Il a beau avoir accolé au titre de la pièce la mention « vaudeville soviétique », Jean Bellorini donne à sa nouvelle mise en scène du Suicidé, du censuré et banni Nicolaï Erdman, une gravité politique aux résonances dramatiquement actuelles. La pièce de l’auteur russe brosse un tableau éperdument drôle et sans concession de la machine à broyer soviétique. Sémione Sémionovitch Podsekalnikov, immense François Deblock, met le doigt dans l’engrenage d’une rumeur qui lui prête un dessein suicidaire. En quête d’un sens à sa vie, ce chômeur du début de l’ère stalinienne est sur le point de se laisser convaincre de donner un sens à sa mort. Cette dernière, pour gagner en noblesse, doit, selon une panoplie de lobbyistes avant l’heure, devenir l’étendard d’une cause et transformer ainsi le geste désespéré du défunt en acte héroïque. Qu’ils représentent en la caricaturant l’intelligentsia, le monde des arts, la religion, la révolution…, chacun et chacune rivalisent d’arguments pour obtenir gain de cause et servir des intérêts claniques.
De ce défilé de manipulateurs-influenceurs de peu de vertu, Jean Bellorini, assisté de Véronique Chazal à la scénographie, créé un manège désenchanté dans lequel se succèdent ou s’empilent des scènes magistralement rythmées. Parmi lesquelles un prétendu dernier repas entre beuverie et imagerie biblique et des funérailles loufoques. Jouant sur la fluidité entre des espaces scéniques variés, le directeur du TNP de Villeurbanne excelle dans sa construction duale de l’œuvre, alliant force comique et poétique, musiciens sur le plateau et déplacements des corps quasi-chorégraphiques, passages vidéo filmés en noir blanc et costumes multicolores (imaginés une fois de plus par Macha Makeïeff), satire politique et portée philosophique.

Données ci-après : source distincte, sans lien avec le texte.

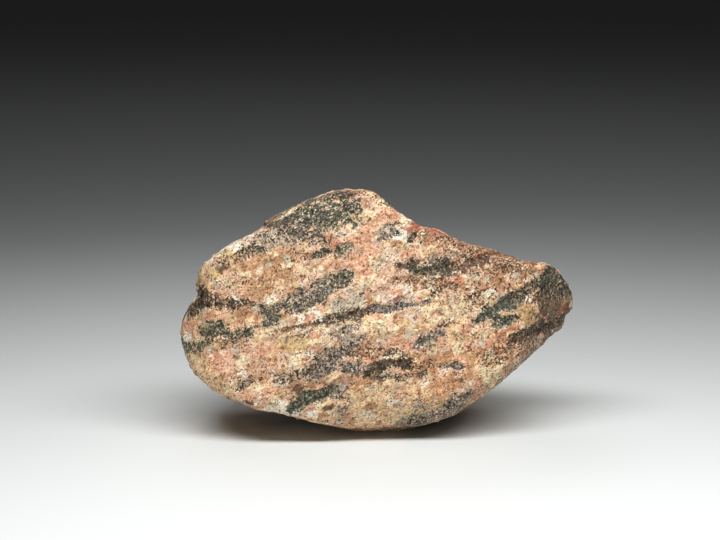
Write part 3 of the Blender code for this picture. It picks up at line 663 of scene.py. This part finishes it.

Mais ce Suicidé aurait pu se contenter de rester une pièce qui, tout en dénonçant la mécanique stalinienne, ébranle toutes les logiques d’oppression, quelle que soit l’époque et le pays. Deux passages implacables lui donnent une dimension plus large encore. Le premier quand le spectateur entend la voix de la metteure en scène russe Tatiana Frolova, exilée à Lyon, lisant la lettre que Mikhaïl Boulgakov écrivit en 1938 à Staline demandant la réhabilitation d’Erdman. Le second est un message vidéo posté sur les réseaux sociaux par son compatriote Ivan Petunin, rappeur de 27 ans qui, refusant de tuer ses frères humains d’Ukraine et la mobilisation générale imposée par Vladimir Poutine, se jette par une fenêtre de son immeuble. Un « suicidé » réel rappelant combien la vie et l’art peuvent être parmi les outils les plus glaçants pour dénoncer la guerre et la tyrannie.
LUDOVIC TOMAS
Le Suicidé, vaudeville soviétique a été joué du 16 au 18 mars, à La Criée, théâtre national de Marseille.